Quem ouve, como São Francisco, a voz do Verbo, sabe que “tudo foi feito por meio dele e sem ele nada foi feito” (Jo 1, 3). Assim compreendendo que todas as coisas procedem do Verbo e para ele convergirão (Cf. Cl 1, 10; Rm 8, 20-22), pode-se admirar a mais revolucionária percepção que o Santo de Assis viveu e proclamou: todos somos irmãos, integramos a Fraternidade Universal de todas as criaturas. Todos os seres da terra, sejam elementos da natureza, plantas, homens, mulheres, animais, fazemos parte desse grandioso projeto divino, tornado doloroso pelo pecado, mas, na esperança em Cristo, já resgatado e glorioso. Deus tudo arriscou, inclusive seu próprio Filho, “resplendor de sua glória e expressão de seu ser” (Hb 1, 3). Não se recolheu à certeira segurança do solipsismo. E rejeitou em sua obra a fastidiosa monotonia da mesmidade.
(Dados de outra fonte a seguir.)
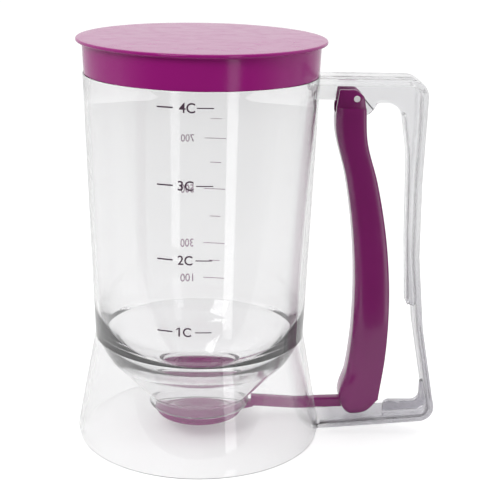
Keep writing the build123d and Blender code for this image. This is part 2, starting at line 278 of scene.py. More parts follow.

A cada criatura, em sua diversidade, é dado refletir uma centelha da infinita perfeição de Deus. E todas as criaturas, em sua profusão e variedade de cor e som, figura e caráter, experiência e sentido, compõem a surpreendente policromia, polifonia e polissemia da multiforme criação de Deus”. 

Na “Carta sobre casamento com uma mulata”, os Irmãos cumpriram normas, legislativas, tradicionais, sociais, culturais, econômicas — desumanas todas, egoístas e preconceituosas, mas fracassaram no seguimento do Evangelho de Nosso Senhor Jesus Cristo segundo o exemplo de São Francisco de Assis que proclamava:   

“Louvado sejas meu Senhor com todas as tuas criaturas”. 

E nós? Somos capazes hoje de reconhecer o erro. Mas até quando continuaremos também fracassando?  

Edmilson Soares dos Anjos     





Cópia de Carta sobre casamento com uma mulata. 24 de maio de 1771. Livro dos Termos 1727 – 1792. Página 50v.Acervo VOT.